The following paragraphs attempt to explain on how satellite management component 111 is able to perform the recited functionality:
Each and every satellite already has a specific amount of computing resource, like processing and storage memory. The satellites are in constant communicate with each other, while the performing edge computation. One way where edge computing between satellites can be achieved is based on distance between each satellite. The satellites within the proximity (lowest possible distance ranges) of each other can perform edge computation. Thus, each and every satellite will contribute to computing resources and combine (computing power) in order to create aggregated edge resources. For example, x1, x2, x3 and x4 denote computing resources with individual satellites with the proximity distance ranges. So, the aggregated edge resources will be equal to X which is the sum of all individual resources (e.g., sum of x1, x2, x3 and x4). Depending on what edge computation application is required, for example, weather monitoring or fire prediction may require a certain amount of data and/or CPU processing time to complete the computation.
In other embodiments, satellite management component 111 can utilize the least mean square method to identify the effective trajectory of the launch vehicle and ground location from where to launch the new satellite.
Database 116 is a repository for data used by satellite management component 111. Database 116 can be implemented with any type of storage device capable of storing data and configuration files that can be accessed and utilized by server 110, such as a database server, a hard disk drive, or a flash memory. Database 116 uses one or more of a plurality of techniques known in the art to store a plurality of information. In the depicted embodiment, database 116 resides on server 110. In another embodiment, database 116 may reside elsewhere within environment 100, provided that satellite management component 111 has access to database 116. Database 116 may store information associated with, but is not limited to, knowledge corpus, edge computing resources, satellite computing hardware, available orbital positions around the earth, satellite launch vehicle, ability to calculate launch trajectory and place satellite(s) in desired orbit, satellite communication systems, database for space weather forecast, database for earth weather forecast, database of known public satellites in orbit that are either active or inactive, laser based communication and radio frequency based communication.

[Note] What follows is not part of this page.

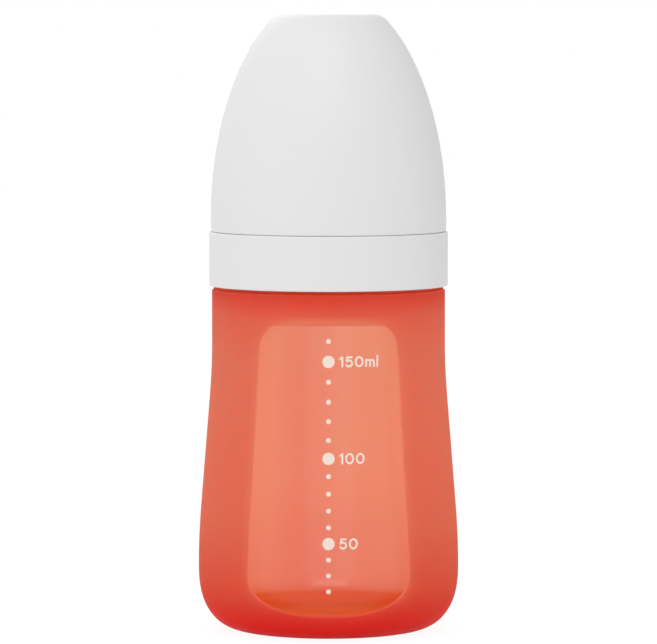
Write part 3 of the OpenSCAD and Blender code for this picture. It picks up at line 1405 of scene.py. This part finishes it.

Each and every satellite already has a specific amount of computing resource, like processing and storage memory. The satellites are in constant communicate with each other. while the performing edge computation. One way where edge computing between satellites can be achieved is based on distance between each satellite. The satellites within the proximity (lowest possible distance ranges) of each other can perform edge computation. Thus, each and every satellite will contribute to computing resources and combine (computing power) in order to create aggregated edge resources. For example, x1, x2, x3 and x4 denote computing resources with individual satellites with the proximity distance ranges (i.e., via the current orbit path 202). So, the aggregated edge resources will be equal to X which is the sum of all individual resources (e.g., sum of x1, x2, x3 and x4 ). Depending on what edge computation application is required, for example, weather monitoring or fire prediction may require a certain amount of data and/or CPU processing time to complete the computation.
This requirement of resource and/or time will be designated as Y for the cluster of satellites to complete the calculation. Satellite management component 111 can determine if there are enough resources for the computation by comparing X against Y. In one example, if X>Y, then no additional edge resource is required. However, if X<Y then there is a need for additional computing resource. Satellite management component 111 will determine the required edge resources based on region range, and then 111 can identify the orbital range shortage of edge resources and can identify where the edge resources will be required (i.e., location of satellites to be placed).

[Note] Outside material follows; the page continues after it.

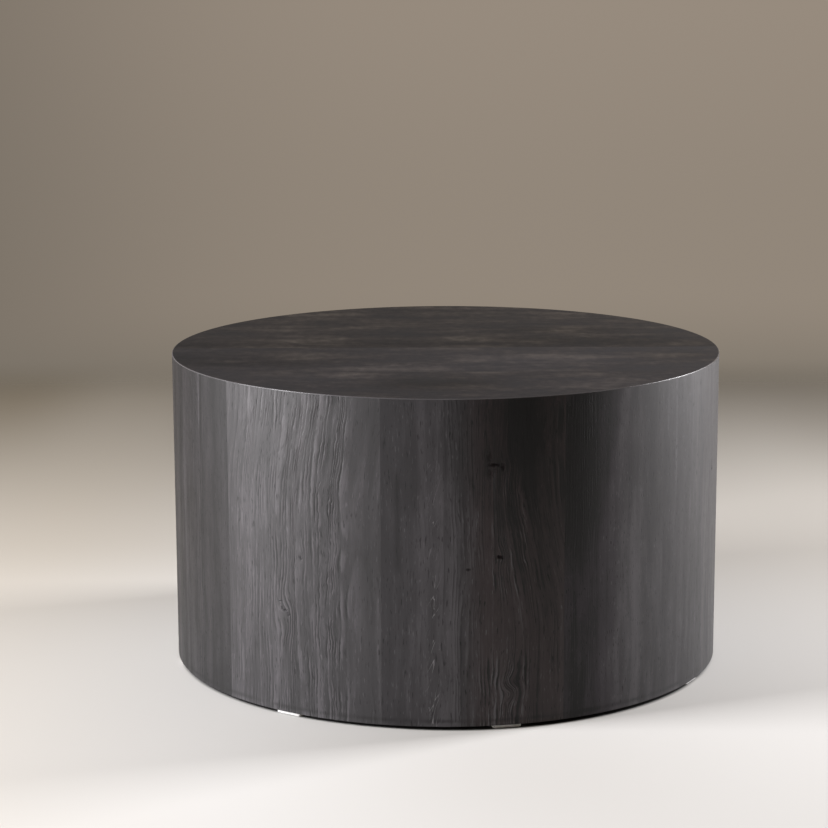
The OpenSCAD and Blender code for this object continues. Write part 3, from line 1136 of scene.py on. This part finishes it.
for i, look in enumerate(SIDE_LEAVES, 1):
    name = f"side_veneer_{i}"
    dress(side_leaf(nodes[name]), name, oak(f"oak_side_{i}", look))
for i, look in enumerate(TOP_LEAVES, 1):
    name = f"top_veneer_{i}"
    dress(top_leaf(nodes[name]), name, oak(f"oak_top_{i}", look))
for name in PADS:
    dress(felt_pad(nodes[name]), name, FELT)
for name in SCREW_NODES:
    dress(screws(nodes[name]), name, ZINC)


# Floor, backdrop, light and camera

FLOOR_NEAR = rgb(0.750, 0.747, 0.722)
FLOOR_MID = rgb(0.560, 0.541, 0.500)
FLOOR_FAR = rgb(0.155, 0.139, 0.111)
# Darker and warmer paint on the left, a painted shade
FLOOR_WARM = rgb(0.480, 0.385, 0.235)
FLOOR_CENTRE = -0.6
FLOOR_HALF = 3.2
FLOOR_ROUGH = 0.7
FLOOR_GLOSS = 0.15

# Where the floor's paint changes, in metres: each ramp's start and end, and its shares there
NEAR_TO_MID = (0.55, 1.3)
MID_TO_FAR = (0.85, 3.1)
WARM_LEFT = (-0.75, -0.25, 0.22, 0.0)
BACK = (0.8, 1.8)
BACK_LEFT = (-0.97, -0.70, -0.62, -0.40)
BACK_LEFT_SHARE = 0.22
BACK_RIGHT = (0.65, 0.90, 0.0, 0.30)
FRONT = (-0.8, -0.45, 1.0, 0.0)
FRONT_SHARE = (-0.60, 0.0, 0.07, 0.02)
ASIDE = (0.95, 1.8, 0.0, 0.75)
FADE_OUT = (2.5, 3.1)
SPOT_X = 0.10
SPOT_Y = -0.55
SPOT_TIGHT = 3.6
SPOT_SHARE = 0.35

# The shadow painted under the drum, in metres: its edge from the wall, and how far it shows ahead on the
# right
UNDER_INSIDE = 0.009
UNDER_OUTSIDE = 0.001
UNDER_DARK = 0.97
CONTACT_SHADOW = 0.0045
SHADOW_RIGHT = (-0.12, 0.05)
SHADOW_AHEAD = (-0.35, -0.10, 1.0, 0.0)


def floor_colour(g, px, py, reach):
    """Paint that darkens away from the drum, more so at the back and the sides, and is warmer on the left.
    Painted light makes it lighter near the drum and at the back left, and painted shade makes it darker on
    the left, at the back right, in front and in a spot ahead of the drum.
    """
    behind = g.ramp(py, *BACK)
    spot = g.bell(g.mul(g.sub(px, SPOT_X), SPOT_TIGHT), g.mul(g.sub(py, SPOT_Y), SPOT_TIGHT))
    coats = [
        (g.ramp(reach, *NEAR_TO_MID), FLOOR_MID),
        (g.ramp(reach, *MID_TO_FAR), FLOOR_FAR),
        (g.ramp(px, *WARM_LEFT), FLOOR_WARM),
        (g.mul(g.pulse(px, *BACK_LEFT), behind, BACK_LEFT_SHARE), FLOOR_MID),
        (g.mul(g.ramp(px, *BACK_RIGHT), behind), FLOOR_FAR),
        (g.mul(g.ramp(px, *FRONT_SHARE), g.ramp(py, *FRONT)), FLOOR_FAR),
        (g.ramp(g.math("ABSOLUTE", px), *ASIDE), FLOOR_FAR),
        (g.mul(spot, SPOT_SHARE), FLOOR_MID),
    ]
    paint = FLOOR_NEAR
    for share, coat in coats:
        paint = g.mix(share, paint, coat)
    return paint


def painted_shadow_under_drum(g, position, px, py):
    """Share of the shadow painted dark under the drum."""
    radius = g.node("VectorMath", operation="LENGTH")
    g.feed(radius.inputs[0], position)
    shown = g.mul(g.ramp(px, *SHADOW_RIGHT), g.ramp(py, *SHADOW_AHEAD))
    reached = g.madd(shown, -CONTACT_SHADOW, radius.outputs["Value"])
    return g.ramp(reached, DRUM_R - UNDER_INSIDE, DRUM_R + UNDER_OUTSIDE, UNDER_DARK, 0.0)


def floor_paint():
    g = Graph("floor_paint")
    geometry = g.node("NewGeometry")
    position = geometry.outputs["Position"]
    px, py, _ = g.split(position)
    ahead = g.sub(py, FLOOR_CENTRE)
    reach = g.math("POWER", g.add(g.math("POWER", g.math("ABSOLUTE", px), 4.0),
                                  g.math("POWER", g.math("ABSOLUTE", ahead), 4.0)), 0.25)
    painted_shadow = painted_shadow_under_drum(g, position, px, py)
    # Under the drum the floor is painted black, a painted shadow
    g.give("Base Color", g.mix(painted_shadow, floor_colour(g, px, py, reach), BLACK_PAINT_AND_SHADOW))
    g.give("Roughness", FLOOR_ROUGH)
    g.give("Specular IOR Level", FLOOR_GLOSS)
    seen = g.node("LightPath").outputs["Is Camera Ray"]
    seen_from_below = g.mul(geometry.outputs["Backfacing"], seen)
    open_below = g.mul(g.math("GREATER_THAN", painted_shadow, 0.5), g.sub(1.0, seen))
    clear = g.math("MAXIMUM", g.ramp(reach, *FADE_OUT), g.math("MAXIMUM", seen_from_below, open_below))
    g.give("Alpha", g.sub(1.0, clear))
    return g.material


def studio_floor():
    """A pale floor that fades into the backdrop and doesn't show from below. Under the drum a shadow is
    painted dark on it, and only light from below passes."""
    low = FLOOR_CENTRE - FLOOR_HALF
    high = FLOOR_CENTRE + FLOOR_HALF
    x = FLOOR_HALF
    corners = [(-x, low, 0.0), (x, low, 0.0), (x, high, 0.0), (-x, high, 0.0)]
    mesh = bpy.data.meshes.new("studio_floor")
    mesh.from_pydata(corners, [], [(0, 1, 2, 3)])
    mesh.materials.append(floor_paint())
    floor = link(mesh, "studio_floor")


BACKDROP_LOW = rgb(0.185, 0.165, 0.134)
BACKDROP_HIGH = rgb(0.312, 0.260, 0.210)
# The colour of the painted shade on the backdrop
BACKDROP_PAINTED_SHADE = rgb(0.110, 0.098, 0.080)

# Ramps over the parts of a direction: its X, its Y away from the front, and its Z
WALL_RISE = (-0.20, -0.145, 0.0, 0.80)
WALL_GLOW = (-0.12, -0.01, 0.0, 0.20)
AHEAD = (-0.1, 0.5)
AHEAD_DIM = 0.75
OVERHEAD = (0.15, 0.6)
OVERHEAD_DIM = 0.46
CORNER_X = -0.23
CORNER_HALF = 0.13
CORNER_BACK = (0.0, 0.5)
CORNER_RISE = (-0.195, -0.145, 0.25, 0.56)


def backdrop():
    """The studio behind the floor, a little lighter higher up, with painted shade at the back a little to the
    left.
    What lights the drum from overhead and from in front is darker than what the camera sees."""
    world = bpy.data.worlds.new("backdrop")
    bpy.context.scene.world = world
    g = Graph("backdrop", world)
    x, y, z = g.split(g.node("TexCoord").outputs["Generated"])
    wall = g.add(g.ramp(z, *WALL_RISE), g.ramp(z, *WALL_GLOW))
    # A patch of painted shade on the backdrop, at the back a little to the left
    corner = g.mul(g.bell(g.mul(g.sub(x, CORNER_X), 1.0 / CORNER_HALF)), g.ramp(y, *CORNER_BACK),
                   g.ramp(z, *CORNER_RISE))
    paper = g.mix(corner, g.mix(wall, BACKDROP_LOW, BACKDROP_HIGH), BACKDROP_PAINTED_SHADE)
    overhead = g.ramp(z, *OVERHEAD)
    ahead = g.mul(g.ramp(g.mul(y, -1.0), *AHEAD), g.sub(1.0, overhead))
    dim = g.mul(g.sub(1.0, g.mul(ahead, AHEAD_DIM)), g.sub(1.0, g.mul(overhead, OVERHEAD_DIM)))
    g.give("Color", paper)
    g.give("Strength", g.math("MAXIMUM", dim, g.node("LightPath").outputs["Is Camera Ray"]))


LAMP_WHITE = (1.0, 0.984, 1.014)
LAMP_AIM = Vector((0.0, 0.0, 0.25))


def softbox(name, azimuth, distance, height, size, power):
    """A rectangular lamp at an azimuth in degrees from the front, facing the drum."""
    data = bpy.data.lights.new(name, "AREA")
    data.shape = "RECTANGLE"
    data.size, data.size_y = size
    data.energy = power
    data.color = LAMP_WHITE
    lamp = link(data, name)
    a = math.radians(azimuth)
    lamp.location = (distance * math.sin(a), -distance * math.cos(a), height)
    lamp.rotation_euler = (LAMP_AIM - lamp.location).to_track_quat("-Z", "Y").to_euler()
    lamp.visible_camera = False


# The camera, as fitted to the photograph: place in metres, angles in degrees, focal length in image widths
CAMERA_AT = (-0.0463, -3.5724, 1.0679)
CAMERA_PITCH = -11.280
CAMERA_ROLL = -0.214
FOCAL_WIDTHS = 2464.3 / 828
SENSOR = 36.0
CLIP_END = 50.0


def camera():
    data = bpy.data.cameras.new("camera")
    data.sensor_width = SENSOR
    data.lens = FOCAL_WIDTHS * SENSOR
    data.clip_end = CLIP_END
    cam = link(data, "camera")
    tilt = Matrix.Rotation(math.radians(90.0 + CAMERA_PITCH), 4, "X")
    roll = Matrix.Rotation(math.radians(CAMERA_ROLL), 4, "Z")
    cam.matrix_world = Matrix.Translation(CAMERA_AT) @ tilt @ roll
    bpy.context.scene.camera = cam


studio_floor()
backdrop()
softbox("left_box", azimuth=-72.0, distance=3.2, height=1.16, size=(1.30, 1.90), power=220.0)
softbox("right_box", azimuth=107.0, distance=3.2, height=1.22, size=(0.87, 1.90), power=178.0)
camera()
bpy.context.scene.view_settings.view_transform = "Standard"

As a result, satellite management component 111 can direct SLV 104 to deploy new satellites in the gap location (e.g., position 203 and position 204 of
In other embodiments, satellite management component 111 can utilize least mean square method to identify the effective trajectory of the launch vehicle and ground location from where to launch the new satellite.

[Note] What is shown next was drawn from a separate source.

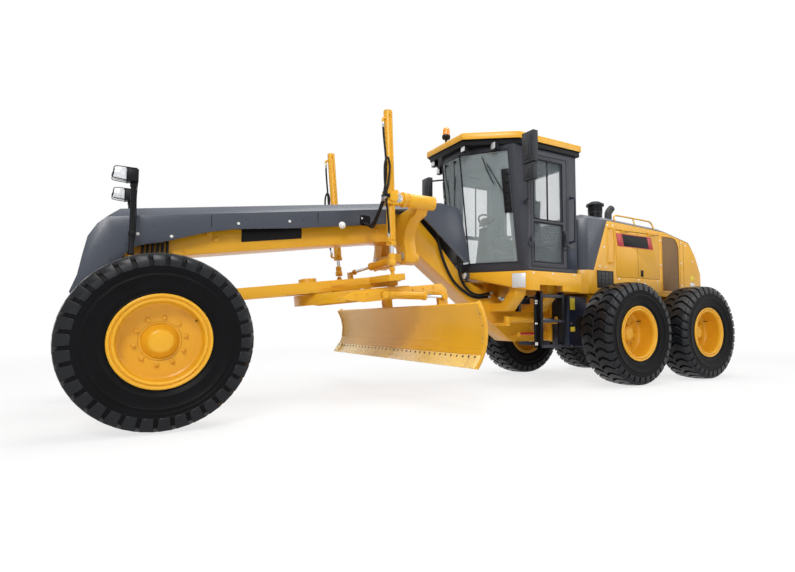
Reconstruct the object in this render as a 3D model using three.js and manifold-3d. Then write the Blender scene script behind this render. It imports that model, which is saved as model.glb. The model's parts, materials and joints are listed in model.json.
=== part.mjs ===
// A motor grader: a long front frame with a leaning, steered front axle, a drawbar with its
// turning circle and blade, a glazed cab, and an articulated rear end on four tandem wheels.
// Millimetres, +Z up. The front of the machine faces -X and its left side faces -Y.
// Every place below is measured from the front axle (X), the centre line (Y) and the ground (Z);
// the outermost group moves the whole machine so that its box is centred on the origin.
import * as THREE from 'three';
import { mergeVertices } from 'three/addons/utils/BufferGeometryUtils.js';
import Module from 'manifold-3d';

const wasm = await Module();
wasm.setup();

// ---------------------------------------------------------------- driving dimensions
const GAP = 0.3; // left between pieces that touch
const RUN = 0.6; // running clearance round a pin or rod
const CLEAR = 5; // between panels that move past each other

const TYRE_R = 672;
const TYRE_W = 445;
const FLANGE_R = 355;
const BEAD_R = 318;
const RIM_W = 396;
const HALF_TRACK = 1078;
const MID_AXLE_X = 5450;
const TANDEM_SPACING = 1538;
const REAR_AXLE_X = MID_AXLE_X + TANDEM_SPACING;
const TANDEM_X = MID_AXLE_X + TANDEM_SPACING / 2;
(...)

Generally, satellites can occupy different positions (altitude away from the earth) and various paths across the earth, where the position and altitude is depending on the scope of the functionality of the satellite (e.g., weather satellites overlooking the U.S. may be in fixed position over the US instead of orbiting around a specific path, etc.). In terms of altitude, the lower altitude for a satellite may provide unobstructed view of the earth, while at higher altitude, it is more difficult. However, at higher altitude, the solar panels of the satellite may be fully deployed to capture the ray from the sun to power its batteries. Again, depending on the use, satellites may occupy different height/altitude to either take advantage of the ray from the sun or chose to be closer to the earth.
In another embodiment, as it relates to
Satellite management component 111 identifies a group of satellites using edge computing (step 402). In an embodiment, satellite management component 111, identifies a group of satellites that are using edge computing. Recall that each and every satellite already has a specific amount of computing resource, like processing and storage memory. The satellites are in constant communicate with each other, while performing edge computation. Thus, satellite management component 111 can easily and readily identify a group of satellites utilizing edge computing and/or is part of the edge-computing infrastructure.
Satellite management component 111 determines a computation requirement associated with the edge computing (step 404). Depending on what edge computation application is required, the computational requirement can be designated as Y. For example, weather monitoring or fire prediction may require a certain amount of data and/or CPU processing time to complete by the cluster of satellites, this data and time can be designated as Y.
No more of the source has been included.